───── DATA EXCERPT ─────

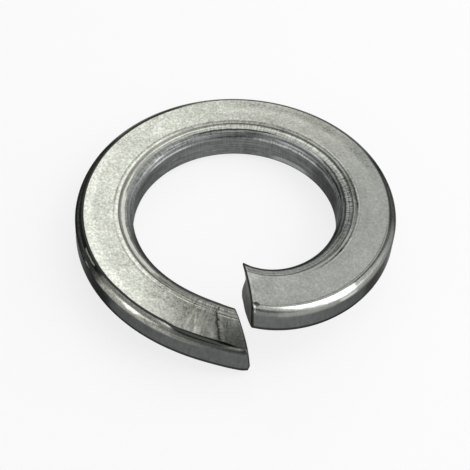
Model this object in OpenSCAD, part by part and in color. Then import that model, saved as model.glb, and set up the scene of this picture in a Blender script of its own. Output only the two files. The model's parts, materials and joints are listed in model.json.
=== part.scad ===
// Spring lock washer for an M36 bolt: one turn of rolled wire, cut through once and sprung apart.
// The bore stands on the Z axis, the lowest corner is at Z = 0 and the cut faces -Y.
// Seen from above the turn climbs clockwise, from the low end left of the cut to the high end right of it.

/* [Ring] */
// Smallest diameter through the middle, where the bolt passes
bore_diameter = 36.5; // [34:0.1:39]
// Largest diameter, over the rounded rim
outer_diameter = 57; // [54:0.1:60]
// Height of the wire between its flat faces
wire_thickness = 6; // [5:0.1:7.5]

/* [Spring] */
// Even climb of the turn from one end to the other
even_rise = 5.8; // [2:0.1:9]
// How far the low end is bent down below the even climb
low_end_drop = 2.8; // [0:0.1:4.5]
// How far the high end is bent up above the even climb
high_end_lift = 3.7; // [0:0.1:4.5]
// Power of the end bends: a higher one keeps them closer to the cut
bend_power = 10; // [6:1:14]

/* [Cut] */
// Width of the slit between the two top edges, half-way across the wire
slit_width = 0.1; // [0.1:0.1:2]
// How far the middle of both top edges bows to the right
cut_bow = 0.25; // [0:0.05:0.6]
// How far the low end's cut runs to the right, from the bore to the rim
low_skew = 1.9; // [0:0.1:3]
// How far the low end's cut runs to the right, from the top of the wire to its bottom
low_lean = 0.75; // [0:0.1:1.5]
// How far the lower corner of the low end's cut is worn back
low_wear = 0.5; // [0:0.05:0.8]
// How far the high end's cut runs to the right, from the bore to the rim
high_skew = 1; // [0:0.1:3]
// How far the high end's cut runs to the right, from the top of the wire to its bottom
high_lean = 0.4; // [0:0.1:1.5]
// How far the sheared tongue stands out of the high end, low on its cut face
tongue = 0.7; // [0:0.05:1]
// How far the inside of the high end is pulled back from the cut, below its top edge
pull_back = 0.8; // [0:0.1:1.5]
// Width of that pulled back stretch
pull_width = 3.6; // [1.5:0.1:4.5]

/* [Outside of the wire] */
// Width of the rounding between the top face and the rim
rim_round_width = 1.35; // [0.8:0.05:1.8]
// Height of the rounding between the top face and the rim
rim_round_height = 2.25; // [1.5:0.05:2.6]
// Width of the rounding between the rim and the bottom face
foot_round_width = 2.6; // [1:0.05:3]
// Height of the rounding between the rim and the bottom face
foot_round_height = 1.7; // [0.8:0.05:2]

/* [Inside of the wire] */
// Distance from the bore to the step where the flat top face ends
land_inset = 2.45; // [2:0.05:3]
// Height of that step
land_step = 0.14; // [0.05:0.01:0.25]
// Distance from the bore to the edge where the shoulder turns down
shoulder_inset = 1.2; // [0.8:0.05:1.6]
// Depth of that edge below the top face
shoulder_depth = 0.4; // [0.3:0.05:0.7]
// Depth below the top face at which the inside wall meets the bore
bulge_depth = 2.6; // [1.5:0.1:3]
// Height of the rounding between the bore and the bottom face
heel_round_height = 2; // [1:0.1:2.2]
// Width of the rounding between the bore and the bottom face
heel_round_width = 0.9; // [0.6:0.1:1.5]
// Distance from the bore to the fine groove in the top face
groove_inset = 3.3; // [3.2:0.05:4]
// Depth of the fine groove
groove_depth = 0.1; // [0.05:0.01:0.2]

/* [Hidden] */
// Sections around the turn, rings on each cut face, pieces in each rounding and points along each flat face
turn_steps = 120;
cut_rings = 3;
round_steps = 5;
flat_points = 3;
// Stock beyond the bore and the rim, so that both are cut as true cylinders
stock = 0.12;
// Half the width of the fine groove
groove_half = 0.16;

bore_r = bore_diameter / 2;
outer_r = outer_diameter / 2;
land_r = bore_r + land_inset;
shoulder_r = bore_r + shoulder_inset;
groove_r = bore_r + groove_inset;
rim_r = outer_r - rim_round_width;
foot_r = outer_r - foot_round_width;
heel_r = bore_r + heel_round_width;
total_rise = even_rise + low_end_drop + high_end_lift;

// Where the tongue, the pulled back inside and the worn corner begin and how far they take to grow,
// as shares of the wire's height or width
tongue_top = 0.3;
tongue_growth = 0.5;
tongue_side = 0.55;
side_growth = 0.5;
pull_top = 0.1;
pull_growth = 0.25;
wear_top = 0.6;
wear_growth = 0.3;

// Smooth growth from 0 at the start to 1 after the length
function growth(x, start, length) = let(t = min(max((x - start) / length, 0), 1)) t * t * (3 - 2 * t);

// Quarter of an ellipse from the end of its level radius to the end of its upright one, or back
function rounding(centre, wide, high, from, to) = [
    for (k = [0:round_steps])
        let(a = from + (to - from) * k / round_steps)
        [centre[0] + wide * cos(a), centre[1] + high * sin(a)]
];

// Points between two ends of a flat face, which let the cuts bow
function along(from, to) = [for (k = [1:flat_points]) from + (to - from) * k / (flat_points + 1)];

// The wire's outline as [radius, height below the top face], from the rim along the bottom, inside and top
rim_corner = rounding([rim_r, -rim_round_height], rim_round_width + stock, rim_round_height, 90, 0);
foot_corner = rounding([foot_r, foot_round_height - wire_thickness],
                       foot_round_width + stock, foot_round_height, 0, -90);
heel_corner = rounding([heel_r, heel_round_height - wire_thickness],
                       heel_round_width + stock, heel_round_height, -90, -180);
bulge = rounding([shoulder_r, -bulge_depth],
                 shoulder_inset + stock, bulge_depth - shoulder_depth, 180, 90);
land_edge = [[land_r, -land_step], [land_r + land_step / 2, 0]];
groove = [for (side = [-1:1]) [groove_r + side * groove_half, side == 0 ? -groove_depth : 0]];
underside = along([foot_r, -wire_thickness], [heel_r, -wire_thickness]);
top_face = along([groove_r + groove_half, 0], [rim_r, 0]);
outline = concat(rim_corner, foot_corner, underside, heel_corner, bulge, land_edge, groove, top_face);
corners = len(outline);

// Height of the top face at a clockwise angle from the front: even climb, and the bend of each end
function climb(angle) =
    let(turn = angle / 180 - 1, bend = pow(min(abs(turn), 1), bend_power))
    even_rise / 2 * turn + (turn < 0 ? -low_end_drop : high_end_lift) * bend;

// Where a point of the outline lies across the wire, from 0 at the bore to 1 at the rim, and down it
function across(p) = (p[0] - bore_r) / (outer_r - bore_r);
function down(p) = -p[1] / wire_thickness;

// Distance of a cut to the right of the front, at a point of the outline
function cut_line(p, skew, lean) =
    skew * (across(p) - 0.5) + cut_bow * (1 - pow(2 * across(p) - 1, 2)) + lean * down(p);

// How far the low end's face is worn back from its cut
function wear(p) = low_wear * growth(down(p), wear_top, wear_growth);

// How far the high end's face stands past its cut: the tongue low down, and the inside that is pulled back
function shear(p) =
    let(pulled = 1 - growth(p[0], bore_r, pull_width),
        kept = 1 - growth(across(p), tongue_side, side_growth))
    tongue * growth(down(p), tongue_top, tongue_growth) * kept * (1 - pulled)
        - pull_back * growth(down(p), pull_top, pull_growth) * pulled;

// Angles at which a point of the wire's section starts at the low end and stops at the high end
function low_angle(p) = asin((wear(p) + slit_width / 2 - cut_line(p, low_skew, low_lean)) / p[0]);
function high_angle(p) =
    360 + asin((shear(p) - slit_width / 2 - cut_line(p, high_skew, high_lean)) / p[0]);

// A point of the section at an angle around the turn
function place(p, angle) = [-p[0] * sin(angle), -p[0] * cos(angle), p[1] + climb(angle)];

// The outline drawn in towards the middle of the section
core = [(bore_r + outer_r) / 2, -wire_thickness / 2];
function drawn_in(share) = [for (p = outline) core + (p - core) * share];

rings = concat(
    [for (k = [1:cut_rings - 1]) [for (p = drawn_in(k / cut_rings)) place(p, low_angle(p))]],
    [for (k = [0:turn_steps], share = [k / turn_steps])
        [for (p = outline) place(p, low_angle(p) * (1 - share) + high_angle(p) * share)]],
    [for (k = [1:cut_rings - 1]) [for (p = drawn_in(1 - k / cut_rings)) place(p, high_angle(p))]]
);
lowest = min([for (ring = rings, p = ring) p[2]]);

module turn_of_wire() {
    hubs = [place(core, low_angle(core)), place(core, high_angle(core))];
    points = [each [for (ring = rings) each ring], each hubs];
    low_hub = len(points) - 2;
    high_hub = len(points) - 1;
    last = (len(rings) - 1) * corners;
    sides = [
        for (k = [0:len(rings) - 2], i = [0:corners - 1])
            let(j = (i + 1) % corners, a = k * corners, b = a + corners)
            each [[a + i, a + j, b + j], [a + i, b + j, b + i]]
    ];
    ends = [
        for (i = [0:corners - 1])
            let(j = (i + 1) % corners)
            each [[low_hub, j, i], [high_hub, last + i, last + j]]
    ];
    translate([0, 0, -lowest]) polyhedron(points, concat(sides, ends));
}

module washer() {
    tall = total_rise + 4 * wire_thickness;
    color("silver")
        intersection() {
            difference() {
                turn_of_wire();
                translate([0, 0, -wire_thickness]) cylinder(h = tall, d = bore_diameter, $fn = 240);
            }
            translate([0, 0, -wire_thickness]) cylinder(h = tall, d = outer_diameter, $fn = 240);
        }
}

washer();
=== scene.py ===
"""Looks of a sprung lock washer: the wire swept by geometry nodes, its zinc plate with light and shade
painted into its colour, and a pale studio.
"""

import json
import math

import bpy
from bpy.props import FloatProperty, FloatVectorProperty, IntProperty, PointerProperty
from mathutils import Matrix, Vector


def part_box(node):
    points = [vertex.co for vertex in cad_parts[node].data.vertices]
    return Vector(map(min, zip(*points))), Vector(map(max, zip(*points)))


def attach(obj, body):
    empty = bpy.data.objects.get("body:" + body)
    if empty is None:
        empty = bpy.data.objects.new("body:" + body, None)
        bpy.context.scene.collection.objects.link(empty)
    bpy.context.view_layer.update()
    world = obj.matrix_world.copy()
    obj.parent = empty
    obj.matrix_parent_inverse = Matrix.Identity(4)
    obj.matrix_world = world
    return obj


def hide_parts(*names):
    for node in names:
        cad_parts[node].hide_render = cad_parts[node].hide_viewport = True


bl_info = {
    "name": "Spring lock washer",
    "version": (1, 0, 0),
    "blender": (4, 5, 0),
    "location": "View3D > Sidebar > Washer",
    "description": "Builds a sprung lock washer around its packed frame, with its finish, stage and camera",
    "category": "Object",
}

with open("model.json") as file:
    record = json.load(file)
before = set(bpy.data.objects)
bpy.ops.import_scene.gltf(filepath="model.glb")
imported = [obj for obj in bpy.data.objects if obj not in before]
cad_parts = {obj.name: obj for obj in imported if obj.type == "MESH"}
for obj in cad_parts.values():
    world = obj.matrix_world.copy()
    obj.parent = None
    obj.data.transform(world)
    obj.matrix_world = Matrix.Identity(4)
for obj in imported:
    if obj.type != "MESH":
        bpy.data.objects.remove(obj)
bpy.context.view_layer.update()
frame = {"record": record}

NODE = "washer"
LOWEST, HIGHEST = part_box(NODE)
BORE = next(mount for mount in frame["record"]["mounts"] if mount["name"] == "bore")
MM = 0.001
WIRE_THICKNESS = 6 * MM
# Steps of the wire's outline, in metres: fine where lines are rolled into it, coarser on its flats
FINE_STEP = 0.06 * MM
ROUND_STEP = 0.13 * MM
FLAT_STEP = 0.3 * MM
# Where the worn corner, the tongue and the pulled back inside of the cuts begin down the wire's height, and
# how far they take to grow, as shares of it
WEAR_SPAN = (0.6, 0.3)
TONGUE_SPAN = (0.3, 0.5)
PULL_SPAN = (0.1, 0.25)
# The same for the tongue across the wire's width, and for the horn along the turn and across the wire
TONGUE_SIDE = (0.55, 0.5)
HORN_TRAVEL = (0.985, 0.015)
HORN_SIDE = (-0.05, 0.25)
# Share of the section, and of the turn, over which the edges of the cuts are rounded
EDGE_SHARE = 0.04
END_SHARE = 0.002
# Share of the section over which the finish changes from the rolled surface to the cut face
CUT_EDGE = 0.1
# Swellings of the rolled surface to the metre
UNEVEN_SCALE = 260.0


def length(name, description, value, least=0.0, most=0.1):
    """A size in metres that the sidebar shows in the scene's unit."""
    return FloatProperty(name=name, description=description, default=value, min=least, max=most,
                         precision=5, subtype="DISTANCE", unit="LENGTH")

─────

## WHAT NEEDS TO BE DONE
Go through the material above and output exactly the lines from the one containing "last = (len(rings) - 1) * corners;" through the one containing "if empty is".

## TASK RESPONSE
    last = (len(rings) - 1) * corners;
    sides = [
        for (k = [0:len(rings) - 2], i = [0:corners - 1])
            let(j = (i + 1) % corners, a = k * corners, b = a + corners)
            each [[a + i, a + j, b + j], [a + i, b + j, b + i]]
    ];
    ends = [
        for (i = [0:corners - 1])
            let(j = (i + 1) % corners)
            each [[low_hub, j, i], [high_hub, last + i, last + j]]
    ];
    translate([0, 0, -lowest]) polyhedron(points, concat(sides, ends));
}

module washer() {
    tall = total_rise + 4 * wire_thickness;
    color("silver")
        intersection() {
            difference() {
                turn_of_wire();
                translate([0, 0, -wire_thickness]) cylinder(h = tall, d = bore_diameter, $fn = 240);
            }
            translate([0, 0, -wire_thickness]) cylinder(h = tall, d = outer_diameter, $fn = 240);
        }
}

washer();
=== scene.py ===
"""Looks of a sprung lock washer: the wire swept by geometry nodes, its zinc plate with light and shade
painted into its colour, and a pale studio.
"""

import json
import math

import bpy
from bpy.props import FloatProperty, FloatVectorProperty, IntProperty, PointerProperty
from mathutils import Matrix, Vector


def part_box(node):
    points = [vertex.co for vertex in cad_parts[node].data.vertices]
    return Vector(map(min, zip(*points))), Vector(map(max, zip(*points)))


def attach(obj, body):
    empty = bpy.data.objects.get("body:" + body)
    if empty is None:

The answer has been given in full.